Meskipun buku ini diterbitkan pada tahun 2010, akan tetapi isi buku ini menurutku masih relevan untuk kehidupan sekarang ini. Bagaimana kita harus memahami cinta yang sebenarnya. Karena terkadang cenderung kita mencapuradukan antara cinta dan nafsu, padahal kedua kata tersebut sangat berbeda jauh baik dalam makna dan tujuannya.

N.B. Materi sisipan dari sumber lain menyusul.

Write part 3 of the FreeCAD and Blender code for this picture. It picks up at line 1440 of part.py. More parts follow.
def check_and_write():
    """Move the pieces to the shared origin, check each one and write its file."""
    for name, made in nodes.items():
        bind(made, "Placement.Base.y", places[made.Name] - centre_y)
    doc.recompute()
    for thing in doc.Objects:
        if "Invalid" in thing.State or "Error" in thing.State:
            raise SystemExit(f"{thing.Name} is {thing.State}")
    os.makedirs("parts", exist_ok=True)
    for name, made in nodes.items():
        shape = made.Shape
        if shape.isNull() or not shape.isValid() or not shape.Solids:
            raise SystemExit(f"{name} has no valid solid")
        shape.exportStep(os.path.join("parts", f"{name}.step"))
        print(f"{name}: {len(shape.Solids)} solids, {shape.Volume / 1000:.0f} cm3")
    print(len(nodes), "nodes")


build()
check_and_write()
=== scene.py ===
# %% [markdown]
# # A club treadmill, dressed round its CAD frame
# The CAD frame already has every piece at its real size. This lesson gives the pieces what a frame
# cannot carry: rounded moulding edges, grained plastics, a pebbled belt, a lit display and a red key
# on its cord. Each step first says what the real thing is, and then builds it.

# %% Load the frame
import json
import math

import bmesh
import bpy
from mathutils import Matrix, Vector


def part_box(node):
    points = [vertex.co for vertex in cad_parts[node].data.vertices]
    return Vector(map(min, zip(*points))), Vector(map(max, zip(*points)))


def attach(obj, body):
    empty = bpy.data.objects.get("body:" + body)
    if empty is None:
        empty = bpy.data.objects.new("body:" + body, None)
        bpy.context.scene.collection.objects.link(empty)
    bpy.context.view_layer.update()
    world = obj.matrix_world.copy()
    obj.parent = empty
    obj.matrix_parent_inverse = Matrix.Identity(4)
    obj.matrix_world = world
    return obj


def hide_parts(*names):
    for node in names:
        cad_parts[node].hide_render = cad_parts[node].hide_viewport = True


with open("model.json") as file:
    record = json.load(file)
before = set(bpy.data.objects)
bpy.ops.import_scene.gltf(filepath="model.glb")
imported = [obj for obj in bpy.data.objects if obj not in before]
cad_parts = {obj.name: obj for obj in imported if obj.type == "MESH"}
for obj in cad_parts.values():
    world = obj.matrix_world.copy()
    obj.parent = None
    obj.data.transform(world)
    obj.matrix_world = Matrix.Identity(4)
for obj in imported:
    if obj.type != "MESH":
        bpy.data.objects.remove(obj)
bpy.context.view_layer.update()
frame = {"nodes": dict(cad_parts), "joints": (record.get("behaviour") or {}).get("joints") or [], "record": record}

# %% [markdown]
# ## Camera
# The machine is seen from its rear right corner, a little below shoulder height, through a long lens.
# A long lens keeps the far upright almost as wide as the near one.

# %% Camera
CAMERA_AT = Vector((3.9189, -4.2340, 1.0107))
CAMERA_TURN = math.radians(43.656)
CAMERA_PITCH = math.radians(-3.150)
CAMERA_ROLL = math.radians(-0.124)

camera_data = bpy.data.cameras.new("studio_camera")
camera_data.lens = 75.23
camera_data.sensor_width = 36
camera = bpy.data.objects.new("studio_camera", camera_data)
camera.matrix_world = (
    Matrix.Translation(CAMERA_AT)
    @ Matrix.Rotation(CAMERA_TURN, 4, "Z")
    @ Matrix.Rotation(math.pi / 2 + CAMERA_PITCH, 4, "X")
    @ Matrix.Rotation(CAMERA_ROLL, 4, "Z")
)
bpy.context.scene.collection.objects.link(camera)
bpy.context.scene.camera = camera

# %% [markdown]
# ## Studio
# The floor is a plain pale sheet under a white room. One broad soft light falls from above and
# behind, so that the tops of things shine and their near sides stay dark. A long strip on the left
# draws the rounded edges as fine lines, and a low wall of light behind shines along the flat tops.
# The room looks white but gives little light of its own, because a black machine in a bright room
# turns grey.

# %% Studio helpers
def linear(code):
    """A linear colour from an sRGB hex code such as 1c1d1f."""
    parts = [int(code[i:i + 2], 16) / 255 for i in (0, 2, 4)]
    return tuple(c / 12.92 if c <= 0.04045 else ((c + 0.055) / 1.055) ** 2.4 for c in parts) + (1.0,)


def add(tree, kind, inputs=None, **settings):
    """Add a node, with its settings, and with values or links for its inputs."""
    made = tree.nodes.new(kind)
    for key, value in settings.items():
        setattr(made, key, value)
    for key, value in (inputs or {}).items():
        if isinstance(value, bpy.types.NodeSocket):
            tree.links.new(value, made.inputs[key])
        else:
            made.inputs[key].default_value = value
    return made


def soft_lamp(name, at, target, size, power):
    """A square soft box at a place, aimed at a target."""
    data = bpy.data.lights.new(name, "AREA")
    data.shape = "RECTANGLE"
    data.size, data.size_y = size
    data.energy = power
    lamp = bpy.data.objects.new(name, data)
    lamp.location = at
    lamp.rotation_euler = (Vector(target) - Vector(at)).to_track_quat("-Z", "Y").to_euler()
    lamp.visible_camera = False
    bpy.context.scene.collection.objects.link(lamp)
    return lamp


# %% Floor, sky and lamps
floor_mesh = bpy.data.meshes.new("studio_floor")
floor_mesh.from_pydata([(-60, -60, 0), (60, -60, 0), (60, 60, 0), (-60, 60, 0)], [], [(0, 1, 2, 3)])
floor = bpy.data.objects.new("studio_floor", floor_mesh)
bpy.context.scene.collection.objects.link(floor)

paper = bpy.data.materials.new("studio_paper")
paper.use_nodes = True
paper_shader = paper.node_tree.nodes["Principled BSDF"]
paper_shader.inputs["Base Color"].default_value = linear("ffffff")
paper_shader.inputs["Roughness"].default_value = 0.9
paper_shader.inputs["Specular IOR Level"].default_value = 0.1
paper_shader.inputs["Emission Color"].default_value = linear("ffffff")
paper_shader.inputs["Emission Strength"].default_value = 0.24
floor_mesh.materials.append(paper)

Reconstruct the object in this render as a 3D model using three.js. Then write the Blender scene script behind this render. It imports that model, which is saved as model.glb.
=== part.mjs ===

Bagi kalangan remaja yang sedang asyik-asyiknya mencintai perempuan ataupun sebaliknya, perempuan mencintai laki-laki buku ini sangat memberikan rekomendasi untuk dibaca. Bahkan sebagai pedoman untuk memahami dan mempergunakan cinta pada hakikatnya. Dengan Tebal 148 halaman disertai tulisan-tulisan yang disuguhkan sangat menarik dan ringan untuk dibaca dan di pahami. Sekian.